On Sun, 13 Jan 2019 at 12:47, Nico Kadel-Garcia <nkadel@gmail.com> wrote:
On Sun, Jan 13, 2019 at 11:54 AM Stephen John Smoogen <smooge@gmail.com> wrote:
> On Sat, 12 Jan 2019 at 22:25, Nico Kadel-Garcia <nkadel@gmail.com> wrote:
>> On Fri, Jan 11, 2019 at 4:37 PM Roberto Ragusa <mail@robertoragusa.it> wrote:
>> >
>> > On 1/8/19 4:22 PM, Lennart Poettering wrote:
>> >
>> > > If all you want to do is count, then it should be entirely sufficient
>> > > to do it like this:
>> > >
>> > >    GET /metalink?repo=fedora-28&arch=x86_64&edition=<blah>&countme=1 HTTP/1.1
>> > >
>> > > the first time within each one-week window and a simple
>> > >
>> > >    GET /metalink?repo=fedora-28&arch=x86_64&edition=<blah> HTTP/1.1
>> > >
>> > > all other times.
>> >
>> > As an additional improvement, is it really needed to count every machine?
>> > We can subsample a lot, and only let some specific machines to show
>> > up for counting.
>> The difficulty is not the counting. Requiring safe counting and
>> aggregation by the server is a requirement that no server or
>> intermediate server or proxy needs to follow, and would require
>> configuration or filtering control of a server that is outside of
>> client hands. It's not legally or technologically mandated. The great
>> use fo r the data is tracking hosts, metadata that is saleable and
>> likely to help provide a new form of tracking information.
>> Writing this into the dnf behavior is typical, but i't's not
>> beneficial to the clients. It's beneficial to the mirrors, who are
>> likely to sell the data. While it may be that infamous problem, a
>> "Simple Matter Of Programming(tm)" to sanitize the data, there are
>> strong motivations to collect it and sell it, and I'd expect various
>> mirrors to start doing so within moments of the activation of the
>> feature.
> 1. The mirrors do not see this.

If it's not available to the mirrors, then anyone who hardcodes a
mirror's URL into the local "baseurl" settings is not going to be
counted this way, and we're back at the "we don't know how many
clients there are" problem. If only the "mirrorlist" hosts see the
UUID, "countme" or any other identical client ID.

Since you seem to have avoided reading the emails where this was detailed, here is the simplest version of the countme proposal. [Please see Lennarts email and replies for the non shortened version.]

Once a time period (day, week, month), an update would just add a countme=1 to it. 

There is no more client id. There is no data other than that. We would just count all the countme=1 and get an idea of what was going on. It isn't an exact number but it puts some amount of solid-ness in the fuzzy cloud. The more complicated version which mattdm is wanting is that countme gets incremented by the week after install.
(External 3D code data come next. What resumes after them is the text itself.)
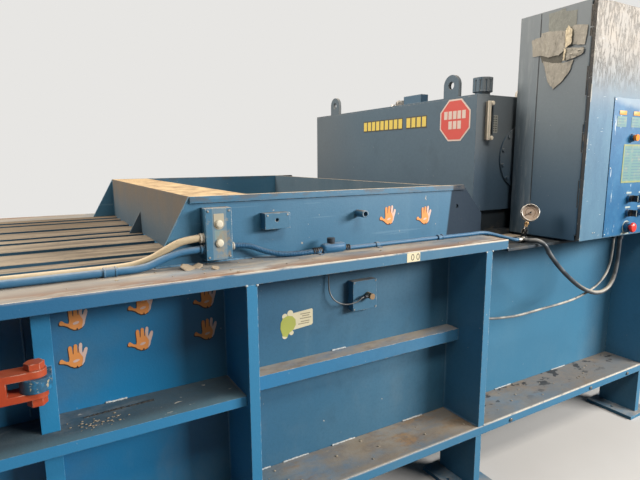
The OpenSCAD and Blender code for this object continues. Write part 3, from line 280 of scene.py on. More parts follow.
def metal(name, colour, rough, streak=(1, 1, 1), dirt=0.3, tint=BROWN):
    f = Finish(name, Metallic=1.0)
    scratch = f.noise(120.0, 2, 0.6, streak)
    spots = f.noise(12.0, 4, 0.65).rise(0.5, 0.7) * dirt
    f.set("Base Color", f.mix(f.mix(colour, tuple(c * 0.7 for c in colour), scratch), tint, spots))
    f.set("Metallic", (1 - spots).at_least(0.2))
    f.set("Roughness", scratch * 0.2 + spots * 0.4 + rough)
    f.bump(scratch, 0.0005, 0.4, f.rounded(0.0015)[0])
    return f.material


def plastic(name, colour, rough, dusty=0.25):
    f = Finish(name)
    film = f.noise(60.0, 4, 0.6).rise(0.45, 0.75) * dusty
    f.set("Base Color", f.mix(colour, DUST, film))
    f.set("Roughness", film * 0.4 + rough)
    f.bump(f.noise(300.0, 1, 0.5), 0.0002, 0.5, f.rounded(0.0012)[0])
    return f.material


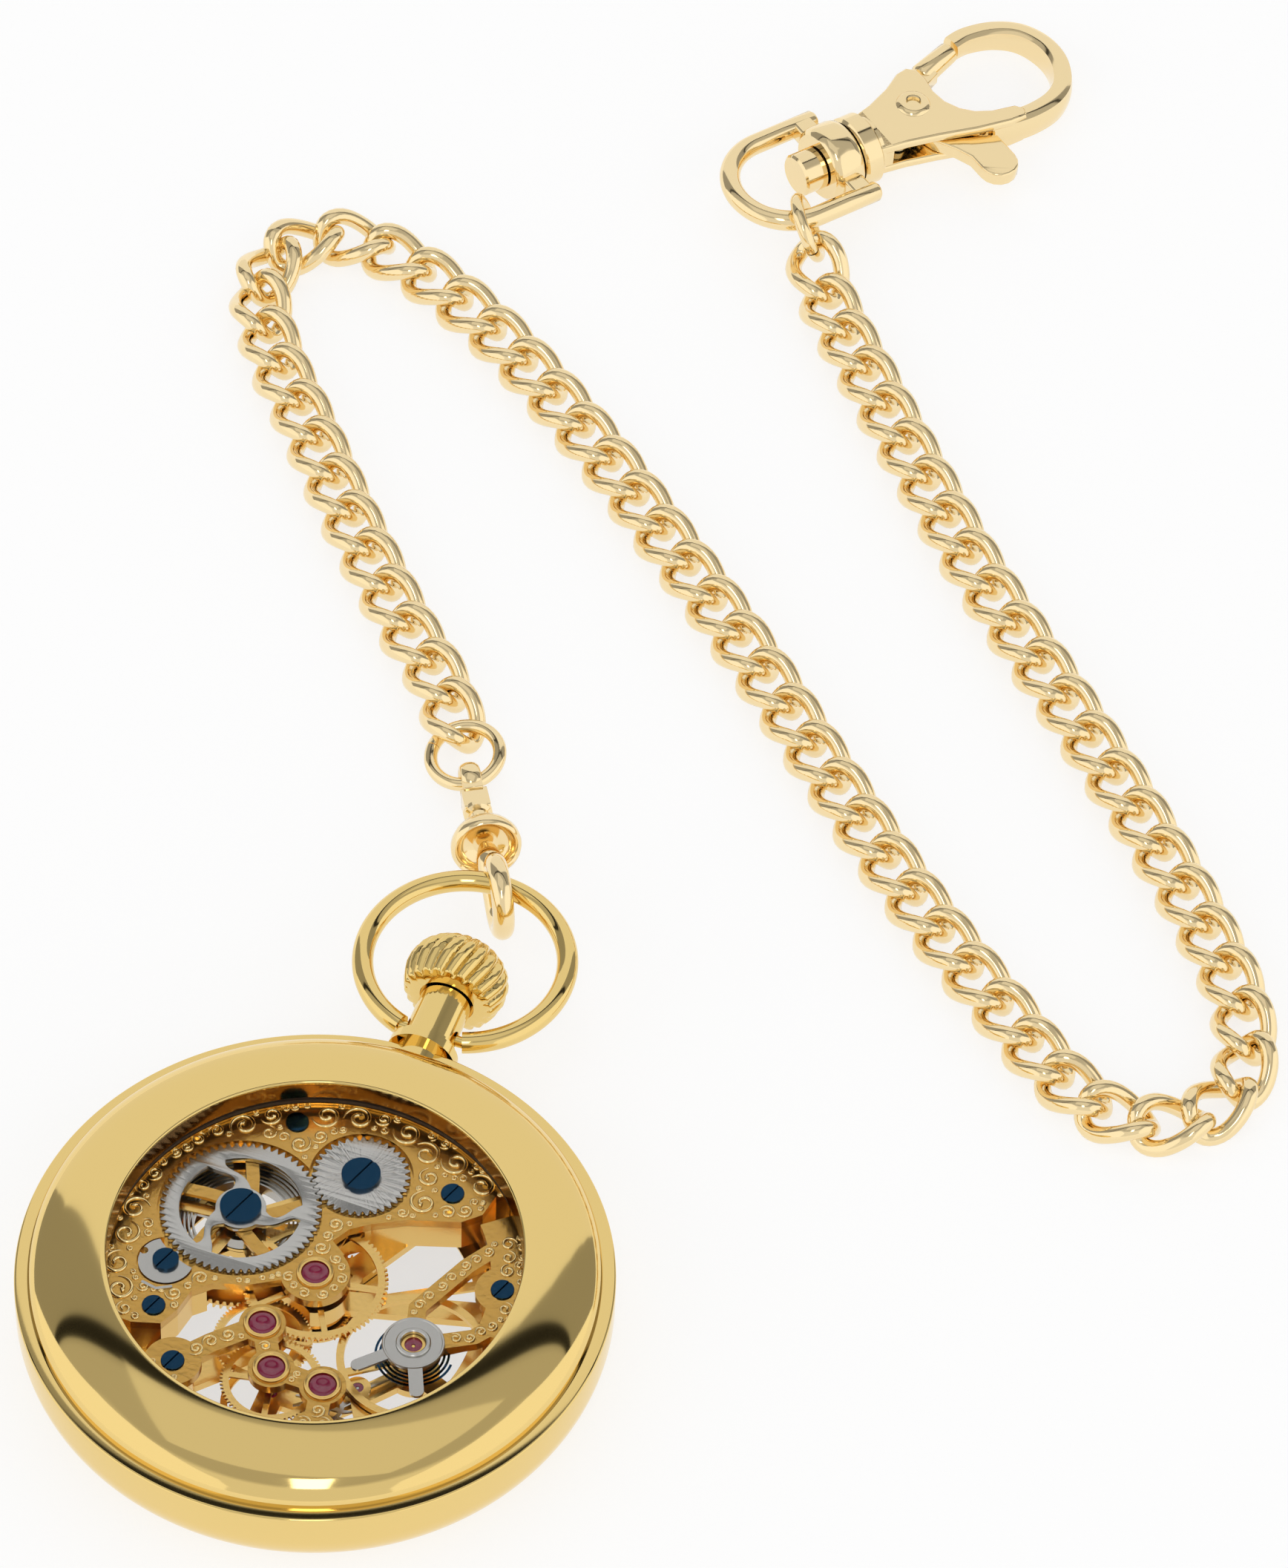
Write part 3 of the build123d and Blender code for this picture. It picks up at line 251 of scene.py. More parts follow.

Nothing else. No data from the /etc/machine-id, no data from /var/yum/uuid etc.

> 2. We aren't talking about UUIDs anymore and just a countme variable being sent periodically. If a countme is going to be too much data to send, then clients are probably already sending way too much data already.

Then can we change the title of the thread?

Nico, you know this better than me. This is email not a forum. People can rename threads but depending on the email software it will just look like a completely different thread. I think a rename has been done, but people keep responding on this thread. 

Stephen J Smoogen.